The whole concept here seems to favor spinning up your own “cache” instance between you and the content you want (similar to how old email clients worked, downloading emails from the mail server and never live-fetching them), which is fabulous for distributing the load. Discovery takes a back seat when doing that, but it’s still pretty doable.

Lucien@beehaw.org · edit-2 2 years ago

I think the main difference between fediverse and email WRT cache instances is that if you create a cache instance for email, you’re only caching your personal emails. If you create a cache instance for a lemmy community, you’re caching every event on the community.

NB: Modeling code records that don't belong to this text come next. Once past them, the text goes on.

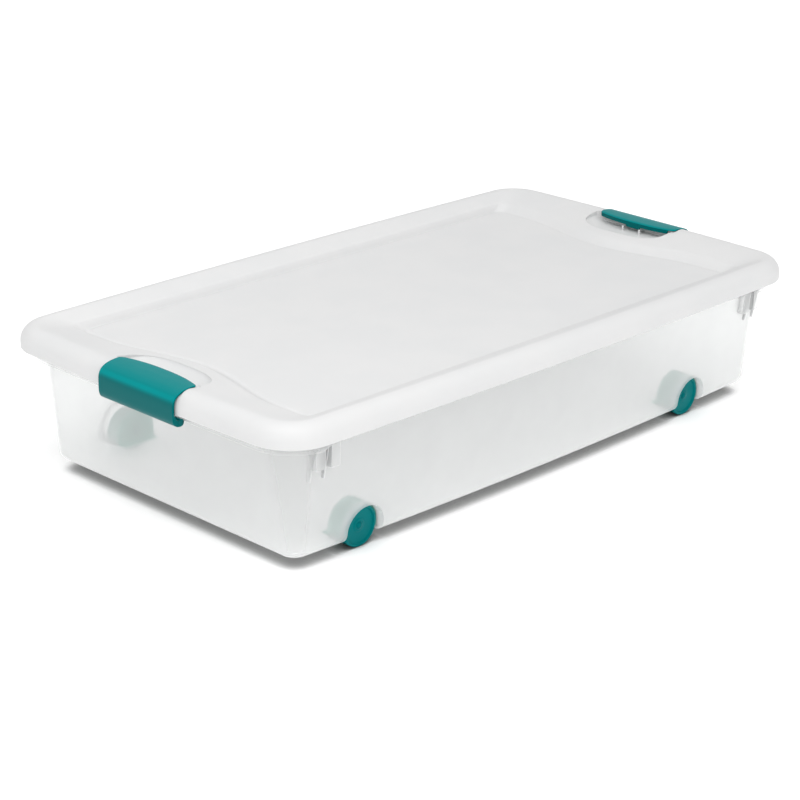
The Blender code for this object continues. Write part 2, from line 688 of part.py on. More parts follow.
# ---------------------------------------------------------------- wheels and pins
def build_turned(name, profile, mat, x, side, steps):
    """A profile turned about the wheel axis; local Z is the axis and points outward along Y."""
    mesh = bmesh.new()
    verts = [mesh.verts.new((radius, 0, y)) for radius, y in profile]
    has_bore = profile[0][0] > 0
    for pair in zip(verts, verts[1:]):
        mesh.edges.new(pair)
    if has_bore:
        mesh.edges.new((verts[-1], verts[0]))
    obj = link_mesh(name, mesh, PARTS)
    obj.data.materials.append(mat)
    turn = obj.modifiers.new("turn", "SCREW")
    turn.axis = "Z"
    turn.angle = 2 * pi
    turn.steps = steps
    turn.render_steps = steps
    turn.use_merge_vertices = True
    turn.merge_threshold = 0.00002
    turn.use_normal_calculate = True
    turn.use_normal_flip = not has_bore    # a profile that touches the axis turns inside out
    obj.rotation_euler = (-side * pi / 2, 0, 0)
    obj.location = (x, 0, AXLE_Z + LIFT)


def build_wheels():
    for axle, x in AXLES:
        for side_name, side in SIDE_NAMES:
            place = "_%s_%s" % (axle, side_name)
            build_turned("wheel" + place, WHEEL_PROFILE, WHEEL_PLASTIC, x, side, steps=36)
            build_turned("axle_pin" + place, PIN_PROFILE, PIN_PLASTIC, x, side, steps=20)


def shade_parts():
    """Smooth shading with sharp creases; turned parts have no faces of their own."""
    for obj in PARTS.objects:
        if obj.data.polygons:
            obj.data.shade_smooth()
            obj.data.set_sharp_from_angle(angle=SMOOTH_ANGLE)


build_tub()
build_lid()
build_latch("latch_front", -1)
build_latch("latch_rear", 1)
build_wheels()
shade_parts()
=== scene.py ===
"""Looks of an under-bed box: frosted tub, white lid, two teal latches and four wheels on pins.

The box is long in X with its front at -X, its right side at -Y and its wheels standing on z = 0.
Lengths are in metres.
"""
from math import pi, cos, sin, sqrt, radians

import bpy
import bmesh
from mathutils import Vector, Matrix


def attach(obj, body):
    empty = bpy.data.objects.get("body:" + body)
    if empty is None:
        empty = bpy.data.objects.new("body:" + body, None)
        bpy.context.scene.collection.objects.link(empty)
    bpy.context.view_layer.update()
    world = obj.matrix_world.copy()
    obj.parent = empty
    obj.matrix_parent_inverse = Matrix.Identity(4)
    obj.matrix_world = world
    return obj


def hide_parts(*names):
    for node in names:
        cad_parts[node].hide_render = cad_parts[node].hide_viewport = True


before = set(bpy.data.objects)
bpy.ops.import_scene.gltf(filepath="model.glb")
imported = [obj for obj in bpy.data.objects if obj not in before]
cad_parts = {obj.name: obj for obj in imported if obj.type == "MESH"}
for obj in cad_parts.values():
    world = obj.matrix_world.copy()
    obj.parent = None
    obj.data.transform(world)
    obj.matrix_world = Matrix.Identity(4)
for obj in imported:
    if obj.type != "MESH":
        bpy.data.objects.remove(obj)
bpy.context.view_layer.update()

# ------------------------------------------------------------------ driving dimensions
# Heights are counted from the tub's underside; LIFT takes them to the floor's frame.
WHEEL_R, AXLE_Z = 0.0245, 0.0122
LIFT = WHEEL_R - AXLE_Z
FRONT_REAR = (-1, 1)    # signs of x
RIGHT_LEFT = (-1, 1)    # signs of y

# Tub outline: half length, half width, corner radius
TUB_LOW = (0.3965, 0.2020, 0.0192)     # at the underside
TUB_HIGH = (0.4147, 0.2150, 0.0415)    # at WALL_TOP
WALL_TOP, RIM_TOP = 0.1416, 0.1626
TUB_BOW, TUB_EDGE, TUB_T = 0.0099, 0.0115, 0.0022    # bulge of long sides, bottom edge, thickness
FLANGE_Z0, FLANGE_Z1, FLANGE_OUT = 0.1375, 0.1400, 0.0105

LID_T, LID_Z0, LID_TOP, SHOULDER = 0.0020, 0.1416, 0.1670, 0.0183
POCKET_HALF, POCKET_Z = 0.0635, 0.1540
POCKET_Y = {-1: -0.0010, 1: 0.0025}    # middle of each finger pocket, by sign of x

LATCH_Y = {-1: -0.0065, 1: -0.0030}    # middle of each latch, by sign of x
LATCH_HALF, PIVOT_X, PIVOT_Z = 0.0620, 0.4325, 0.1313
LUG_Y, LUG_T, TAB_HALF = (-0.0450, 0.0, 0.0450), 0.0030, 0.0110

WHEEL_X = (-0.2950, 0.2720)
CHEEK_Y0, CHEEK_Y1 = 0.1772, 0.1797    # wall between each wheel well and the tub's inside
PIN_BORE = 0.0033

# Mesh steps of the rounded outlines and of the round rods
CORNER_STEPS, END_STEPS, SIDE_STEPS, ROD_STEPS = 16, 64, 48, 40

scene_col = bpy.context.scene.collection


# ------------------------------------------------------------------ points and curves
def between(p, q, t):
    return tuple(a + (b - a) * t for a, b in zip(p, q))


def blend(ring, other, t):
    return [between(p, q, t) for p, q in zip(ring, other)]


def bezier(start, pull, end, steps):
    """Rings along a quadratic curve between three rings."""
    return [[tuple((1 - t) ** 2 * a + 2 * t * (1 - t) * b + t * t * c for a, b, c in zip(p, q, r))
             for p, q, r in zip(start, pull, end)]
            for t in (i / steps for i in range(steps + 1))]


def arc(cx, cy, radius, first, last, steps):
    """Points on a circle from one angle to another, in degrees, both ends included."""
    angles = [radians(first + (last - first) * i / steps) for i in range(steps + 1)]
    return [(cx + radius * cos(t), cy + radius * sin(t)) for t in angles]


def spline(points, steps):
    """Catmull-Rom curve through points, so many steps a span."""
    out = []
    ext = [points[0]] + points + [points[-1]]
    for span in zip(ext, ext[1:], ext[2:], ext[3:]):
        for i in range(steps):
            t = i / steps
            out.append(tuple(0.5 * (2 * b + (c - a) * t + (2 * a - 5 * b + 4 * c - d) * t * t
                                    + (3 * b - a - 3 * c + d) * t ** 3)
                             for a, b, c, d in zip(*span)))
    return out + [points[-1]]


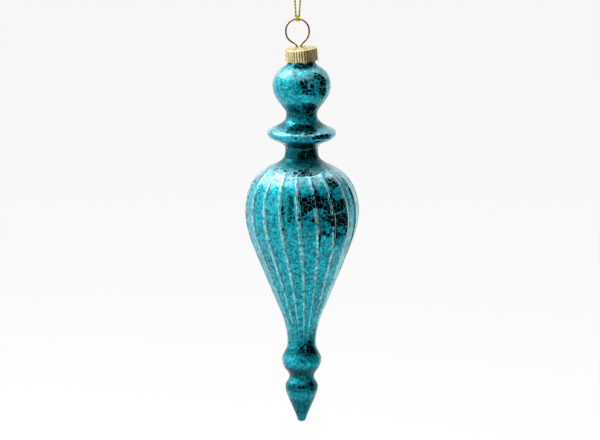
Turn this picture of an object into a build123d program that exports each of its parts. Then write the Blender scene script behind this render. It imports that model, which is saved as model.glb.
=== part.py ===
from build123d import *
import os
from math import acos, atan2, cos, degrees, radians, sin

# A blown-glass finial ornament that hangs from a thread.
# Millimetres, +Z up. The origin is the hanging point: the middle of the wire at the top of the
# hanger ring, where the knotted thread carries the weight. The ring lies in the XZ plane.

# Hanger: one spring wire, a ring above the cap and two splayed legs inside the neck.
WIRE_D = 0.85
RING_R = 5.80
RING_SIDE = 0.70
LEFT_PINCH = (-0.20, -13.45)
RIGHT_PINCH = (1.70, -13.15)
LEFT_FOOT = (-2.75, -35.00)
RIGHT_FOOT = (6.55, -35.00)
PINCH_BEND_R = 1.00

# Crown cap: a domed cup with a flared, scalloped skirt, pushed on askew.
CAP_X = 2.05
CAP_RIM_Z = -14.70
CAP_LEAN = 4.4
CAP_WALL = 0.35
CAP_TOP_R = 7.95
CAP_BOTTOM_R = 8.25
CAP_SKIRT = 7.10
CAP_DOME = 1.00
CAP_ROUND = 0.60
CAP_POINTS = 9
CAP_SLOPE = (1, -0.25)
SCALLOP_DEPTH = 1.10
SLOT_LENGTH = 6.00
SLOT_WIDTH = 1.40

# Glass: one hollow shell turned about its own upright axis, with a solid pulled tip.
GLASS_X = 2.10
GLASS_WALL = 1.00
NECK_R = 6.80
NECK_TOP_Z = -15.75
NECK_FOOT_Z = -21.40
BALL_R, BALL_Z = 14.70, -33.60
UPPER_NECK_R, UPPER_NECK_Z = 7.80, -48.25
FLANGE_R, FLANGE_Z = 17.25, -57.50
LOWER_NECK_R, LOWER_NECK_Z = 8.15, -65.50
BODY_R, BODY_Z = 28.25, -97.25
STEM_R, STEM_Z = 7.10, -163.50
KNOB_R, KNOB_Z = 9.90, -172.25
WAIST_R, WAIST_Z = 6.15, -181.25
DROP_R, DROP_Z = 8.15, -186.00
TIP_R, TIP_Z = 2.20, -204.50
TIP_ROUND = 0.90
HOLLOW_END_Z = -195.00

# Glass outline between those places: the few radii and heights that its curves pass through.
ABOVE_BALL = ((10.00, -24.50),)
BELOW_BALL = ((11.50, -41.75),)
ABOVE_FLANGE = ((12.50, -54.00),)
BELOW_FLANGE = ((12.50, -61.50),)
ABOVE_BODY = ((8.75, -69.50), (16.00, -74.50), (24.00, -81.50))
BELOW_BODY = ((22.00, -120.75), (12.00, -144.75))
ABOVE_KNOB = ((8.25, -168.25),)
BELOW_KNOB = ((8.25, -177.25),)
BELOW_DROP = ((6.50, -192.50), (3.50, -199.50))

# Lining: the mirror coat on the inside of the glass, from just under the neck down.
LINING_T = 0.20
OFFSET_STEPS = 16

# Thread: a half knot round the wire, and a narrow loop above it that goes over a hook.
THREAD_D = 1.00
KNOT_LENGTH = 2.50
KNOT_R = 1.20
KNOT_BORE_R = 0.68
KNOT_TOP_R = 1.42
KNOT_TOP_Z = 2.00
STRAND_X = 0.85
LOOP_TOP_X, LOOP_TOP_Z = 3.40, 42.00
LOOP_ROUND_R = 3.06

BIG = 60.0
PLUMB = (0, -1)
TIP_SLOPE = (-0.3, -1)
EVEN = (1, 1)


# ---------------------------------------------------------------- wire hanger

def ring_tangent(pinch, low_z, side):
    """Angle and place where the straight run from a pinch point meets the ring's lower arc."""
    reach = Vector(pinch[0], pinch[1] - low_z)
    angle = degrees(atan2(reach.Y, reach.X) + side * acos(RING_R / reach.length))
    place = (RING_R * cos(radians(angle)), low_z + RING_R * sin(radians(angle)))
    return angle, place


def wire_path():
    """The bent wire's centre line, from the left foot round the ring to the right foot."""
    low_z = -RING_R - RING_SIDE
    left_angle, left_place = ring_tangent(LEFT_PINCH, low_z, -1)
    right_angle, right_place = ring_tangent(RIGHT_PINCH, low_z, 1)
    left_turn = -180 - left_angle
    runs = FilletPolyline(LEFT_FOOT, LEFT_PINCH, left_place, radius=PINCH_BEND_R).edges()
    runs += CenterArc((0, low_z), RING_R, left_angle, left_turn).edges()
    runs += Line((-RING_R, low_z), (-RING_R, -RING_R)).edges()
    runs += CenterArc((0, -RING_R), RING_R, 180, -180).edges()
    runs += Line((RING_R, -RING_R), (RING_R, low_z)).edges()
    runs += CenterArc((0, low_z), RING_R, 0, right_angle).edges()
    runs += FilletPolyline(right_place, RIGHT_PINCH, RIGHT_FOOT, radius=PINCH_BEND_R).edges()
    return Plane.XZ * Wire(runs)


def wire_hanger():
    path = wire_path()
    section = Plane(origin=path @ 0, z_dir=path % 0) * Circle(WIRE_D / 2)
    return sweep(section, path=path)


# ---------------------------------------------------------------- crown cap

def cap_outline():
    """Half section of the cup about its own axis, with the rim corner at height 0."""
    top = CAP_TOP_R - CAP_ROUND
    outside = [
        Spline((0, CAP_DOME), (top, 0), tangents=[(1, 0), CAP_SLOPE]),
        Spline((top, 0), (CAP_TOP_R, -CAP_ROUND), tangents=[CAP_SLOPE, (0, -1)]),
        Line((CAP_TOP_R, -CAP_ROUND), (CAP_BOTTOM_R, -CAP_SKIRT)),
    ]
    inner_top = top - CAP_WALL / 2
    inside = [
        Spline((0, CAP_DOME - CAP_WALL), (inner_top, -CAP_WALL), tangents=[(1, 0), CAP_SLOPE]),
        Spline((inner_top, -CAP_WALL), (CAP_TOP_R - CAP_WALL, -CAP_ROUND - CAP_WALL / 2),
               tangents=[CAP_SLOPE, (0, -1)]),
        Line((CAP_TOP_R - CAP_WALL, -CAP_ROUND - CAP_WALL / 2),
             (CAP_BOTTOM_R - CAP_WALL, -CAP_SKIRT)),
    ]
    ends = [
        Line((CAP_BOTTOM_R, -CAP_SKIRT), (CAP_BOTTOM_R - CAP_WALL, -CAP_SKIRT)),
        Line((0, CAP_DOME), (0, CAP_DOME - CAP_WALL)),
    ]
    return make_face(Plane.XZ * (Curve() + outside + inside + ends))


def scallops():
    """Arches that leave a ring of points along the skirt's lower edge."""
    step = 360 / CAP_POINTS
    half_width = CAP_BOTTOM_R * sin(radians(step / 2))
    arch_r = (half_width ** 2 + SCALLOP_DEPTH ** 2) / (2 * SCALLOP_DEPTH)
    arch = Plane.YZ * Cylinder(arch_r, CAP_BOTTOM_R * 2, align=(Align.CENTER, Align.CENTER, Align.MIN))
    arch = Pos(0, 0, -CAP_SKIRT + SCALLOP_DEPTH - arch_r) * arch
    return [Rot(0, 0, step * turn) * arch for turn in range(CAP_POINTS)]


def crown_cap():
    cup = revolve(cap_outline(), Axis.Z)
    slot = Pos(0, 0, CAP_DOME) * extrude(SlotOverall(SLOT_LENGTH, SLOT_WIDTH), 2 * CAP_DOME, both=True)
    cup = cup - slot - scallops()
    lean_z = CAP_RIM_Z - CAP_SKIRT / 2
    return Pos(CAP_X, 0, lean_z) * Rot(0, -CAP_LEAN, 0) * Pos(0, 0, CAP_SKIRT / 2) * cup


# ---------------------------------------------------------------- glass

def span(top, bottom, *between):
    """A smooth run of the glass outline between two places where its side is upright."""
    return Spline(top, *between, bottom, tangents=[PLUMB, PLUMB], tangent_scalars=EVEN)


def outer_runs():
    """The outside of the glass, from the foot of the neck down to the drop's widest place."""
    ball = (BALL_R, BALL_Z)
    upper_neck = (UPPER_NECK_R, UPPER_NECK_Z)
    flange = (FLANGE_R, FLANGE_Z)
    lower_neck = (LOWER_NECK_R, LOWER_NECK_Z)
    body = (BODY_R, BODY_Z)
    stem = (STEM_R, STEM_Z)
    knob = (KNOB_R, KNOB_Z)
    waist = (WAIST_R, WAIST_Z)
    drop = (DROP_R, DROP_Z)
    return [
        span((NECK_R, NECK_FOOT_Z), ball, *ABOVE_BALL),
        span(ball, upper_neck, *BELOW_BALL),
        span(upper_neck, flange, *ABOVE_FLANGE),
        span(flange, lower_neck, *BELOW_FLANGE),
        span(lower_neck, body, *ABOVE_BODY),
        span(body, stem, *BELOW_BODY),
        span(stem, knob, *ABOVE_KNOB),
        span(knob, waist, *BELOW_KNOB),
        span(waist, drop),
    ]


def moved_in(run, depth):
    """A run moved squarely inwards by depth; the glass is on the left of its way down."""
    places = []
    for step in range(OFFSET_STEPS + 1):
        along = step / OFFSET_STEPS
        way = run % along
        places.append(run @ along + Vector(way.Y, -way.X) * depth)
    return Spline(*places, tangents=[run % 0, run % 1], tangent_scalars=EVEN)


def tip_runs():
    """The outside of the solid tip, from the drop's widest place to a small round end."""
    edge = (TIP_R, TIP_Z + TIP_ROUND)
    return [
        Spline((DROP_R, DROP_Z), *BELOW_DROP, edge, tangents=[PLUMB, TIP_SLOPE]),
        Spline(edge, (0, TIP_Z), tangents=[TIP_SLOPE, (-1, 0)]),
    ]


def hollow_end(depth):
    """The rounded bottom of the hollow, moved in by depth."""
    edge = DROP_R - GLASS_WALL - depth
    low = HOLLOW_END_Z + depth
    return Spline((edge, DROP_Z), (0, low), tangents=[PLUMB, (-1, 0)])


def turned(runs):
    """A solid of revolution about the glass axis from a closed half outline."""
    outline = make_face(Plane.XZ * Wire(runs))
    return Pos(GLASS_X, 0, 0) * revolve(outline, Axis.Z, clean=False)


def glass_shell():
    outside = outer_runs()
    inside = [moved_in(run, GLASS_WALL) for run in outside]
    bore_r = NECK_R - GLASS_WALL
    rim = [
        Line((bore_r, NECK_TOP_Z), (NECK_R, NECK_TOP_Z)),
        Line((NECK_R, NECK_TOP_Z), (NECK_R, NECK_FOOT_Z)),
        Line((bore_r, NECK_TOP_Z), (bore_r, NECK_FOOT_Z)),
    ]
    axis_line = Line((0, HOLLOW_END_Z), (0, TIP_Z))
    return turned(rim + outside + inside + tip_runs() + [hollow_end(0), axis_line])


def silver_lining():
    outer = [moved_in(run, GLASS_WALL) for run in outer_runs()]
    inner = [moved_in(run, GLASS_WALL + LINING_T) for run in outer_runs()]
    bore_r = NECK_R - GLASS_WALL
    lip = Line((bore_r - LINING_T, NECK_FOOT_Z), (bore_r, NECK_FOOT_Z))
    axis_line = Line((0, HOLLOW_END_Z), (0, HOLLOW_END_Z + LINING_T))
    return turned([lip, *outer, *inner, hollow_end(0), hollow_end(LINING_T), axis_line])


# ---------------------------------------------------------------- thread

def thread_knot():
    """The half knot: a short barrel round the wire under a round pad that the strands leave."""
    barrel = Plane.YZ * Cylinder(KNOT_R, KNOT_LENGTH)
    pad = Cylinder(KNOT_TOP_R, KNOT_TOP_Z, align=(Align.CENTER, Align.CENTER, Align.MIN))
    bore = Plane.YZ * Cylinder(KNOT_BORE_R, 2 * KNOT_LENGTH)
    return barrel + pad - bore


def thread_loop():
    """The loop above the knot: two nearly straight strands and a round top."""
    lean = (LOOP_TOP_X - STRAND_X) / (LOOP_TOP_Z - KNOT_TOP_Z)
    foot = (STRAND_X - lean, KNOT_TOP_Z - 1)
    route = [
        (-foot[0], foot[1]),
        (-LOOP_TOP_X, LOOP_TOP_Z),
        (LOOP_TOP_X, LOOP_TOP_Z),
        foot,
    ]
    path = Plane.XZ * FilletPolyline(*route, radius=LOOP_ROUND_R)
    section = Plane(origin=path @ 0, z_dir=path % 0) * Circle(THREAD_D / 2)
    tube = sweep(section, path=path)
    keep = Pos(0, 0, KNOT_TOP_Z) * Box(BIG, BIG, BIG, align=(Align.CENTER, Align.CENTER, Align.MIN))
    return tube & keep


PIECES = {
    "glass_shell": glass_shell,
    "silver_lining": silver_lining,
    "crown_cap": crown_cap,
    "wire_hanger": wire_hanger,
    "thread_knot": thread_knot,
    "thread_loop": thread_loop,
}

os.makedirs("parts", exist_ok=True)
for node, make in PIECES.items():
    solid = make()
    solid.label = node
    export_step(solid, f"parts/{node}.step")
    print(node, round(solid.volume, 2))
print("thread_loop: two arcs of radius", LOOP_ROUND_R, "mm, thread", THREAD_D, "mm")
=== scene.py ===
from math import acos, atan2, cos, pi, radians, sin, sqrt, tan

import bpy
import numpy as np
from mathutils import Matrix, Vector


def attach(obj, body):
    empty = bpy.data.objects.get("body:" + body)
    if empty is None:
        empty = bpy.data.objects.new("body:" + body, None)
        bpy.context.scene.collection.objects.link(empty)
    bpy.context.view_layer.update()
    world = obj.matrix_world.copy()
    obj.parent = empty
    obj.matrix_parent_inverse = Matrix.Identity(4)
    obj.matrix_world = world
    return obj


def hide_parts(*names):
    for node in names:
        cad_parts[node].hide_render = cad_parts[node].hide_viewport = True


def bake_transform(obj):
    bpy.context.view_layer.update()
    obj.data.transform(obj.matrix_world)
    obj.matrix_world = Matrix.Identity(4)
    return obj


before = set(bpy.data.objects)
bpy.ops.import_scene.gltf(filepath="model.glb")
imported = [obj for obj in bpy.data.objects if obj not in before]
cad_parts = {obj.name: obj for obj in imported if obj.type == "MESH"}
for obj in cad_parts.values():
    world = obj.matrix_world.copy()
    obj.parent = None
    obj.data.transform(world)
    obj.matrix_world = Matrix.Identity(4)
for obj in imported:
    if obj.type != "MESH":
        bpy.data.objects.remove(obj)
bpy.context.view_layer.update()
MM = 0.001

# ---------------------------------------------------------------- sizes (mm)
# As in the CAD model, apart from the cap's thinner wall and the tip's rounder end. The flutes and
# ribs are only here.

WIRE_D = 0.85
RING_R = 5.80
RING_SIDE = 0.70
LEFT_PINCH = (-0.20, -13.45)
RIGHT_PINCH = (1.70, -13.15)
LEFT_FOOT = (-2.75, -35.00)
RIGHT_FOOT = (6.55, -35.00)
PINCH_BEND_R = 1.00

CAP_X = 2.05
CAP_RIM_Z = -14.70
CAP_LEAN = 4.4
CAP_WALL = 0.30
CAP_TOP_R = 7.95
CAP_BOTTOM_R = 8.25
CAP_SKIRT = 7.10
CAP_DOME = 1.00
CAP_POINTS = 9
CAP_FLUTES = 36
FLUTE_DEPTH = 0.34
SCALLOP_DEPTH = 1.10
SLOT_LENGTH = 6.00
SLOT_WIDTH = 1.40

GLASS_X = 2.10
GLASS_WALL = 1.00
NECK_R = 6.80
NECK_TOP_Z = -15.75
HOLLOW_END_Z = -195.00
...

My intuition says there’s probably a breakpoint in community size where the cost of federating all events to the users who subscribe to them becomes greater than the cost of individually serving API requests to them on demand. Primarily because you’ll be caching a far greater amount of content than you actually consume, unlike with email.

Edit: That said, scaling out async work queues is a heck of a lot easier than scaling out web servers and databases. That fact alone might skew the breakpoint far enough that only communities with millions of subscribers see a flip in the cost equation…

Edo78@feddit.it · 2 years ago

Maybe I’m wrong (I’m on Lemmy since yesterday morning) but if you host your instance you’re only caching the communities you are interested in …if you never care about a community or interacted with an instance then those data will never reach your instance. Federated doesn’t imply full redundancy

nii236@lemmy.jtmn.dev · 2 years ago

This is correct, and it’s also worth noting that the remote comments are not “backfilled”, so you don’t get to read all the old stuff

CanadaPlus@lemmy.sdf.org · 2 years ago

I would be shocked if it worked well, seeing as it wasn’t designed for that.

Even if it did though, where would we be having this conversation? It would work more like a texting app than any kind of community.